John Richard Schrock is a professor at Emporia State University.
John Richard Schrock is a professor at Emporia State University.

If I wait to return to the United States in late July or August, I will have to pay hundreds of dollars more in airfare. There are over 270,000 Chinese students coming to study at American colleges and universities. Airlines use this surge in demand to charge what the market will bear; their only constraint being the empty seats on the return flights to China.

These students join classmates already here. About half study in the science and related fields (STEM) and another heavy portion major in business. This influx of students has saved many U.S. colleges and universities from shrinking in size or closing. Their higher out-of-state tuition has served to subsidize American student tuition at a time when state legislatures are abandoning support of higher education as a public good.

Economists calculate how much money foreign students spend in university communities beyond the tuition fees. Higher academics turns out to be a major source of income. If all Chinese students were concentrated as the sole students of state universities, they would fill the equivalent of all of the public universities in Kansas three times over!

Since 1980, the U.S. has become dependent on some Asian graduates staying in the U.S. to fill critical positions in science and engineering. If we dictated that all foreign-born scientists and engineers leave the U.S., most areas of U.S. engineering would collapse today followed by physics, chemistry and biochemistry tomorrow. Foreign-born scientists now file the majority of patents.

They surpass us in every indicator of science advancement.

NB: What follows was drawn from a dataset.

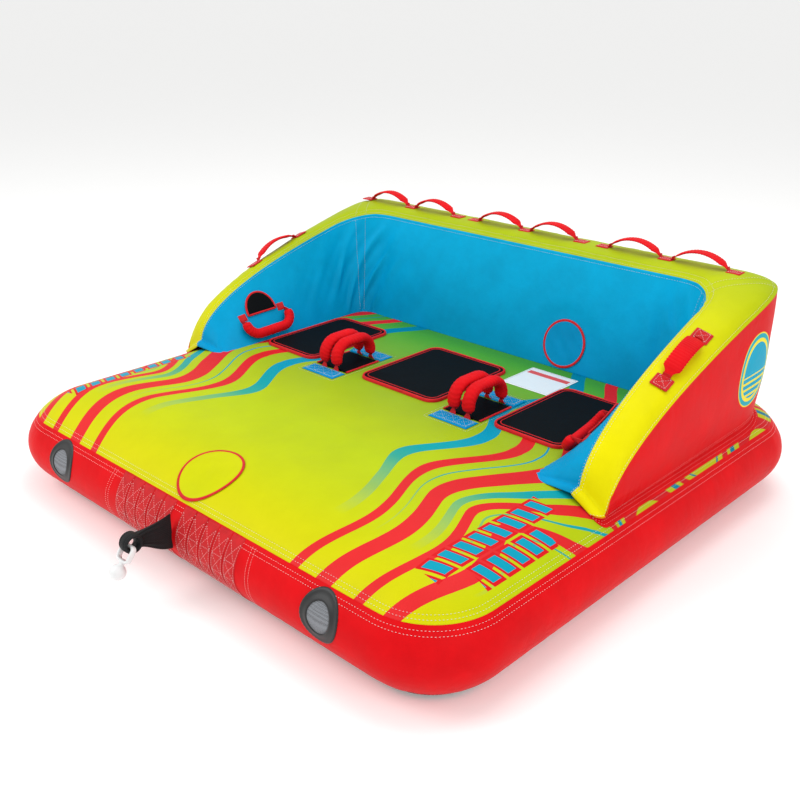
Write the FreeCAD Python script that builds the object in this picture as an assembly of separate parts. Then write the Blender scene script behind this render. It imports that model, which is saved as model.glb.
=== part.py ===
import FreeCAD, Part
import math
import os

from FreeCAD import Matrix, Placement, Vector

# Three-rider towable tube: a crowned inflatable deck with a U-shaped inflatable backrest.
# Millimetres. +X is the rider's left, the tow point faces -Y and +Z is up.
# The origin is the middle of the deck's underside.

# ---- deck -------------------------------------------------------------------
DECK_WIDTH = 1750.0          # between the two side seams of the top panel
DECK_LENGTH = 1630.0         # between its front and rear seams
DECK_CORNER = 180.0          # plan radius of the seam at the four corners
SEAM_HEIGHT = 221.0          # of the top seam above the floor
SIDE_BULGE = 68.0            # how far the side band swells
SIDE_TUCK = 54.0             # how far the underside's edge is tucked in
CROWN_RISE = 85.0            # of the top panel above its seam
CROWN_RUN = 92.0             # over which most of that rise happens
SIDE_STEPS = (0.0, 0.1, 0.3, 0.5, 0.7, 0.9, 1.0)
CROWN_STEPS = (18.0, 45.0, 90.0, 160.0, 250.0)
LEAST_CORNER = 20.0
BASE_EDGE = 10.0             # how far the black underside turns up the side

# ---- cover, bladders and their clearances -----------------------------------
COVER_WALL = 2.0
COVER_GAP = 1.0              # between a cover and the bladder inside it
BLADDER_WALL = 1.5
SEWN_GAP = 0.3               # between a sewn-on piece and the panel it lies on
BAFFLE_WALL = 1.5
BAFFLE_PLACES = (-525.0, -175.0, 175.0, 525.0)
BAFFLE_HOLE = 35.0
BAFFLE_HOLE_PITCH = 280.0
BAFFLE_HOLES = 5

# ---- backrest ---------------------------------------------------------------
NOSE_Y = -185.0              # where the two wings end
CORNER_X = 580.0             # centre of the plan curve at each rear corner
CORNER_Y = 380.0
INNER_BASE_X = 636.0         # foot of the inner panel on the deck
INNER_BASE_Y = 455.0
INNER_TOP_X = 775.0          # top seam of the inner panel at the nose
INNER_TOE = 0.066            # how much the wings close in towards the rear
INNER_TOP_Y = 557.0
INNER_TOP_Z = 647.0
INNER_RUN = 726.0            # length over which the inner seam climbs
OUTER_TOP_X = 857.0
OUTER_TOP_Y = 722.0
OUTER_TOP_Z = 650.0
OUTER_RUN = 894.0
OUTER_BASE_X = 845.0
OUTER_BASE_Y = 690.0
INNER_SQUARE = 2.2           # exponents of the plan curves at the rear corners
BASE_SQUARE = 2.5
OUTER_SQUARE = 6.0
BAND_CROWN = 22.0            # how far the top band swells above its two seams
BAND_SHOULDER = 0.27         # share of the band's width taken by each shoulder
LEAST_HEIGHT = 10.0          # of the cover at the tip of the nose
WING_STATIONS = (-185.0, -165.0, -130.0, -70.0, 60.0, 330.0, 380.0)
CORNER_STATIONS = (22.5, 45.0, 67.5, 90.0)
BACKREST_LIFT = 1.0          # of the backrest above the deck's top panel
SINK = 30.0                  # how deep its sections start below the deck before trimming
HEM_WIDTH = 18.0
HEM_WALL = 1.5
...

For instance, only 15 percent of American students graduate in STEM fields in the U.S. But half of Chinese students and 60 percent of Singapore students chose science majors.

Until ten years ago, a larger portion of our Asian graduates sought jobs in the U.S. But that is changing. Since the U.S.-initiated Great Depression of 2008, many see greater opportunity back home.

This summer, I visited universities in Guangzhou, Nanjing, Shihezi (in Western China), Yangling and Beijing. In every case, there were professors and administrators who had been to the United States to study for at least a year, and often for a more extended time to get a masters or doctoral degree.

With so many students returning to Chinese industry, government and academia, there are America-savvy graduates embedded in every small community. If some local provincial spouts a belief that all Americans ride horses and shoot guns—as he has seen in some movies—there is a returnee nearby to correct that misconception and who can say: “I’ve been there and it isn’t that way.”

Simply, with 270,000 Chinese students coming here each year who speak enough English to get through our bachelors or masters or doctoral programs, and who live here for two to six years, and with a growing proportion returning to embed in Chinese society—China knows the United States.

In contrast, there will be from 11,000 to 13,000 U.S. students go to China this coming year. Unfortunately, the vast majority of them will never speak Chinese with any depth nor will they stay to study for several years. Most will spend but a few weeks sampling food, visiting various Chinese operas and museums, and trying to write a simple Chinese character with an ink brush. I call these superficial tours “make-a-pináta-courses” (wrong culture, I know).

A much smaller number of American students will stay to learn the basic language and spend several years understanding modern China. These hundreds that return each year are spread far too thin across American society to correct the many misconceptions we hold about China.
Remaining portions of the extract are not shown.